One MRF that recently installed an optical sorter specifically to recover cartons is Rumpke Consolidated Cos., headquartered in Cincinnati.
The company recently upgraded its Columbus, Ohio, MRF, and, with the help of a Carton Council grant, added a fifth Pellenc optical scanner on its container line for carton recovery. The 40-ton-per-hour facility serves several thousand households.
David Schwendeman, recycling market manager for Rumpke, handles the marketing of the MRF’s truckloads. “I can tell they’ve picked up the pace,” he says of Rumpke’s carton recovery.
Schwendeman notes that with the high grade of paper in this stream and a demand for tissue, for which it serves as feedstock, “there’s no trouble moving this material to the mill system.”
But, he adds, without the grant, adding the optical scanner would have been a difficult decision.
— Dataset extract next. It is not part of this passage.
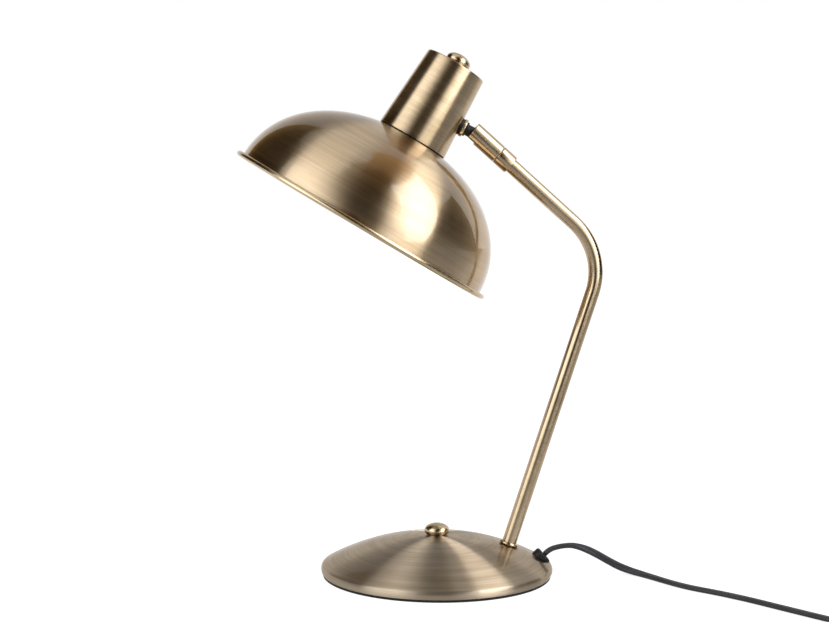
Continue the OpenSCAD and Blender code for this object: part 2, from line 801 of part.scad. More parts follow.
module cord_front() {
    color("#1b1b1d") sweep(front_route, lead_w, lead_t, 0, 0, route_sides);
}

module cord_link() {
    color("#1b1b1d") sweep(link_route, lead_w, lead_t, 0, 90, route_sides);
}

module cord_coil() {
    color("#1b1b1d") sweep(coil_route, lead_w, lead_t * cos(30), 90, 90, coil_sides);
}

module cord_tail() {
    color("#1b1b1d") sweep(tail_route, lead_w, lead_t, 90, 0, route_sides);
}

// A strap round the bundle of loops, across it at the far side from the switch
module cord_tie() {
    step = lead_t + coil_side_gap;
    inner_w = (coil_turns / 2 - 0.5) * step + lead_t + 2 * tie_slack;
    inner_h = coil_z + coil_layer + lead_w / 2 + tie_slack - tie_t;
    mid = coil_r - coil_turns / 4 * step;
    color("#2c2c2e") translate([coil_x, coil_y + mid, 0]) rotate([90, 0, 90])
        translate([0, 0, -tie_w / 2]) linear_extrude(tie_w) difference() {
            translate([-inner_w / 2 - tie_t, 0]) square([inner_w + 2 * tie_t, inner_h + 2 * tie_t]);
            translate([-inner_w / 2, tie_t]) square([inner_w, inner_h]);
        }
}

// Cord grip: the shank is square to the crown, and the head leans outward. Its underside is
// shaped to the crown, and notches at two sides part its rim into lobes.
module at_grip() {
    at_crown(grip_x) translate([0, 0, -grip_sink]) rotate([0, grip_tip, 0]) children();
}

module cord_grip() {
    rim = grip_d / 2 - grip_edge_r;
    color("#121213") {
        difference() {
            at_grip() difference() {
                rotate_extrude() {
                    translate([0, -grip_t]) square([grip_d / 2, grip_t + grip_top - grip_edge_r]);
                    square([rim, grip_top]);
                    translate([rim, grip_top - grip_edge_r]) circle(r = grip_edge_r);
                }
                for (side = [-1, 1]) translate([-grip_d * 0.2, side * grip_d / 2, -grip_t - past])
                    cylinder(d = grip_notch_d, h = grip_t + grip_top + 2 * past);
            }
            translate([0, 0, crown_z]) sphere(r = crown_r + fit_gap, $fn = 720);
        }
        at_crown(grip_x) translate([0, 0, -grip_shank_len])
            cylinder(d = grip_shank_d, h = grip_shank_len + fit_gap * 2 + grip_seat);
        at_crown(grip_x) translate([0, 0, -grip_shank_len])
            cylinder(d = grip_shank_d + grip_snap, h = grip_shank_len - cover_t - seam_gap);
    }
}

// Switch on the lead
module switch_plan(inset) {
    hull() {
        circle(d = switch_w - 2 * inset, $fn = 48);
        for (end = [-1, 1]) translate([end * (switch_len - switch_end_d) / 2, 0])
            circle(d = switch_end_d - 2 * inset, $fn = 32);
    }
}

module lead_ways() {
    way = [8 + 2 * past, lead_w + 2 * lead_slack, lead_t + 2 * lead_slack];
    for (end = [-1, 1]) translate([end * (switch_len / 2 - 4), 0, switch_split])
        cube(way, center = true);
}

module switch_base() {
    color("#1c1c1e") translate([switch_x, switch_y, 0]) difference() {
        linear_extrude(switch_split) switch_plan(0);
        translate([0, 0, switch_wall]) linear_extrude(switch_split)
            square([cavity_len, cavity_w], center = true);
        lead_ways();
        for (side = [-1, 1]) translate([0, side * screw_y, -past])
            cylinder(d = screw_hole_d, h = switch_split + 2 * past);
    }
}

module switch_cover() {
    top_step = 2;
    color("#1c1c1e") translate([switch_x, switch_y, 0]) difference() {
        translate([0, 0, switch_split]) {
            linear_extrude(switch_h - switch_split - top_step) switch_plan(0);
            translate([0, 0, switch_h - switch_split - top_step])
                linear_extrude(top_step) switch_plan(switch_bevel);
        }
        translate([0, 0, switch_split - past])
            linear_extrude(switch_h - switch_split - switch_wall + past)
                square([cavity_len, cavity_w], center = true);
        translate([0, 0, switch_h]) cube([rocker_len, rocker_w, 4 * switch_wall], center = true);
        lead_ways();
        for (side = [-1, 1]) translate([0, side * screw_y, switch_split - past])
            cylinder(d = screw_hole_d, h = screw_grip + seam_gap + past);
    }
}

// The rocker's shallow V turns about a pivot just under the cover's top
module switch_rocker() {
    half = rocker_len / 2 - rocker_gap;
    color("#e9e7e2") translate([switch_x, switch_y, switch_h - 1.2]) rotate([0, rocker_tilt, 0])
        rotate([90, 0, 0]) translate([0, 0, -rocker_w / 2 + rocker_gap])
            linear_extrude(rocker_w - 2 * rocker_gap)
                polygon([[-half, -1.4], [-half, 3.2], [0, 2], [half, 3.2], [half, -1.4], [0, -4]]);
}

module switch_screws() {
    color("#8f8d88") for (side = [-1, 1])
        translate([switch_x, switch_y + side * screw_y, seam_gap])
            cylinder(d = screw_shank_d, h = switch_split + screw_grip - seam_gap);
}

module switch_contact() {
    color("#c8a45c") translate([switch_x, switch_y, switch_wall + 1]) cube([24, 6, 2], center = true);
}

// Plug: a flat moulded body with a tapered sleeve over the lead and two round pins
module plug_body() {
    relief = relief_len - 2;
    color("#1a1a1c") translate([plug_x, plug_y, plug_z]) rotate([-90, 0, 0]) difference() {
        union() {
            cylinder(d1 = lead_w + 1.6, d2 = 10.4, h = relief_len);
            hull() {
                translate([0, 0, relief]) cylinder(d = 12, h = 2, $fn = 32);
                for (s = [-1, 1]) translate([s * (plug_w - plug_t) / 2, 0, relief_len + plug_len * 0.6])
                    cylinder(d = plug_t, h = plug_len * 0.4, $fn = 32);
            }
        }
        for (s = [-1, 1]) translate([s * pin_gap / 2, 0, relief_len + plug_len - pin_seat])
            cylinder(d = pin_d + 2 * fit_gap, h = pin_seat + past);
    }
}

module plug_pins() {
    color("#c7c5c0") translate([plug_x, plug_y, plug_z]) rotate([-90, 0, 0])
        for (s = [-1, 1])
            translate([s * pin_gap / 2, 0, relief_len + plug_len - pin_seat + fit_gap])
                cylinder(d = pin_d, h = pin_seat + pin_len - fit_gap);
}

base_cover();
base_plate();
base_weight();
foot_pad();
base_bolt();
base_nut();
base_knob();
arm_tube();
arm_ring();
arm_washer();
arm_nut();
arm_lead();
arm_coupling();
swivel_bush();
swivel_socket();
joint_lead();
seat_spring();
ball_seat();
ball_stud();
stud_ring();
stud_washer();
stud_nut();
head_cap();
cap_knob();
cap_nipple();
nipple_nut();
head_lead();
lampholder();
holder_shell();
holder_contact();
shade_ring();
shade();
bulb_glass();
bulb_cap();
bulb_contact();
cord_grip();
cord_front();
switch_base();
switch_cover();
switch_rocker();
switch_screws();
switch_contact();
cord_link();
cord_coil();
cord_tie();
cord_tail();
plug_body();
plug_pins();
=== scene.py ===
# %% [markdown]
# # A desk lamp in brushed, lacquered brass
#
# The lamp's working model is already built at its real size: every piece, joint and screw is
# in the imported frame. This lesson dresses it. The big turned and spun pieces are remade as
# smooth surfaces, the lead gets its real flat section, and each finish is described with
# shader nodes. We start by loading the frame. Nothing that we add may make the lamp larger.

import json
import math

import bmesh
import bpy
import numpy as np
from mathutils import Matrix


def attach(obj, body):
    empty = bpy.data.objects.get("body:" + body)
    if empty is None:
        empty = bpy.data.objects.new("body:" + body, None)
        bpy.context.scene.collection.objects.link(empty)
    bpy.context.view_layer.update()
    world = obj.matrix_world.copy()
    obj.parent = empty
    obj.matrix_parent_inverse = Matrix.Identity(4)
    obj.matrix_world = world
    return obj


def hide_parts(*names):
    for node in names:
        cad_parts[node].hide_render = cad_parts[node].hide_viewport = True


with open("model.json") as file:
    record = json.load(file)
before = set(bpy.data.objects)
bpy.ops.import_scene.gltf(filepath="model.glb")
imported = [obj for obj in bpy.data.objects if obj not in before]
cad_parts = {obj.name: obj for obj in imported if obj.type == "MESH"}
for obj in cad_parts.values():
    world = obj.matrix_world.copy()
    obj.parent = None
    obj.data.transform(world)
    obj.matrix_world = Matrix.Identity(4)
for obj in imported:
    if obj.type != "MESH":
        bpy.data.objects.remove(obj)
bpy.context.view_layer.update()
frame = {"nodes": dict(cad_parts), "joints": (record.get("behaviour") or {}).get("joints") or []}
NODES = frame["nodes"]
JOINTS = {joint["name"]: joint for joint in frame["joints"]}
MM = 0.001
print("nodes:", len(NODES), "joints:", sorted(JOINTS))

# %% [markdown]
# ## The camera
#
# The photograph was taken from the front with a long lens, a little above the shade's rim.
# A camera's pose is a place and three directions: where it looks, what it calls up, and the
# right that follows from both. The focal length is given in millimetres on a 36 mm sensor.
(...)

Fortunately, Rumpke’s fifth Pellenc scanner accomplishes two tasks at once. “It not only recovers the cartons but also recovers all the 3-7 plastic optically.”
He says Rumpke’s work recycling cartons looks promising and also appears to be growing. “Our subscription customers know they can recycle cartons,” he says. “We recover cartons, and we move them through a broker in the Carton Council, so it claims the whole loop, and that’s the kind of thing they want to see.”